La situación económica en toda Europa (incluida España) es ahora bastante mala, y las expectativas, poco alentadoras, según acaba de confirmar el Fondo Monetario Internacional: el crecimiento -y, por tanto, la creación de empleo- será menor de lo previsto, y la inflación, mayor de lo esperado. Habría que reaccionar, tal vez modificar algunas de las medidas contempladas en el Plan de Convergencia, profundizando en la corrección de los desequilibrios. A los sindicatos esta coyuntura parece no afectarles. Están preparando la huelga general independientemente del medio en que nos movemos. Es lícito preguntarse, pues, ¿cuál es la función actual de los sindicatos, además de convocar paros generales?
Los sindicatos nacieron para hacer frente a los abusos de unos empresarios que aprovechaban su posición dominante en el mercado de trabajo para imponer condiciones de contratación leoninas. Su éxito histórico consiste en que sus reivindicaciones principales han entrado a formar parte de la legislación positiva: la limitación de la jornada, las vacaciones pagadas o la asistencia sanitaria son conquistas asociadas a la actividad sindical. Además, la experiencia ha demostrado que la existencia de sindicatos fuertes y responsables elimina ese factor de incertidumbre, catastrófico para la economía de las naciones, asociado a la proliferación de sindicatos corporativos, asambleístas o de líderes aventureros. En ambos aspectos (abrir brecha a la generalización de mejoras sociales y evitar incertidumbres) puede decirse que las centrales sindicales cumplen una función de interés central, básica para las democracias. Pero a condición- de que realicen esas funciones, y no otras.
Por ejemplo, la de convertirse en agentes activos de batallas entre partidos, o entre facciones internas de los partidos. En la medida en que ésa pase a ser su función principal, no podrá seguir considerándoseles instituciones de interés general. En España, uno de los países con más baja afiliación sindical del mundo desarrollado (con tendencia a una disminución aún mayor), los sindicatos no han renunciado a intervenir directamente en política.

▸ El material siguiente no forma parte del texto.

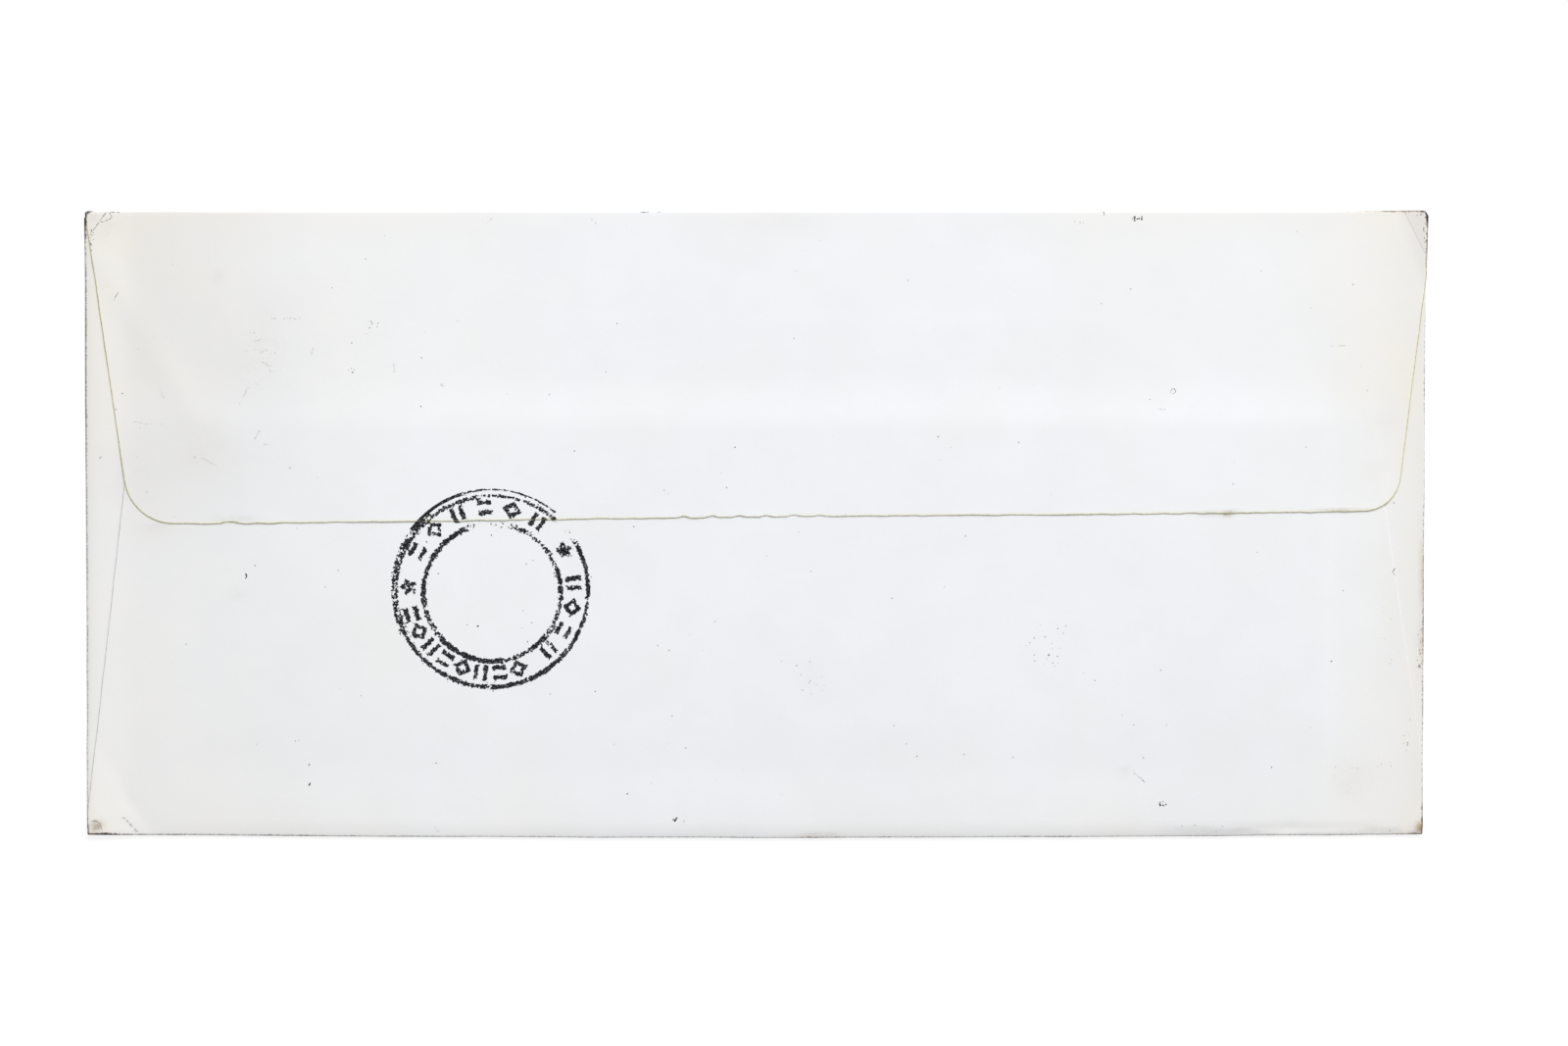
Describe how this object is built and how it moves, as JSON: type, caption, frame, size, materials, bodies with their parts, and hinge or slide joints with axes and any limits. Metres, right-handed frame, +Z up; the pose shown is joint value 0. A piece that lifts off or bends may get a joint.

El "mayor atraco social de la historia" -como define Apolinar Rodríguez la modificación de la legislación sobre desempleo que ha merecido la convocatoria de huelga general- ha sido planteado por el Gobierno por procedimiento sumarísimo. Tanto, que el propio PSOE ha maniobrado para intentar una negociación de sus términos. La respuesta de los líderes sindicales, enfrascados ya en la dinámica de la huelga general, ha consistido en afirmar que la retirada del decreto-ley es condición previa para ponerse a hablar, y en recomendar que los mediadores socialistas dirijan sus presiones contra el Ejecutivo. A éste puede reprochársele falta de previsión y tardanza en la reacción frente al crecimiento vertiginoso del déficit del Inem. De lo que no puede acusarse al Ejecutivo es de haberse inventado el problema. Si a la urgencia de atajar el crecimiento del déficit se une la necesidad de poner coto a los efectos perversos advertidos en el sistema -y que son reconocidos por todos los expertos-, parece evidente que el Ejecutivo estaba obligado a intervenir. La pretensión sindical de exigir como condición previa la retirada de la medida resulta, por ello, más coherente con la voluntad de hacer imposible cualquier entendimiento que con la de buscar una respuesta compartida a un problema real.
Al Gobierno le sobró arrogancia en la manera como planteó el asunto; pero no son los sindicatos los que pueden tirar la primera piedra. Su displicente descalificación del Plan de Convergencia, como de cuantos intentos por concertar una mejora de la competitividad le precedieron, así como su silencio ante los abusos y fraudes que ahora se intenta corregir, revela que la cultura del cuanto peor, mejor sigue dominando las estrategias de las cúpulas sindicales.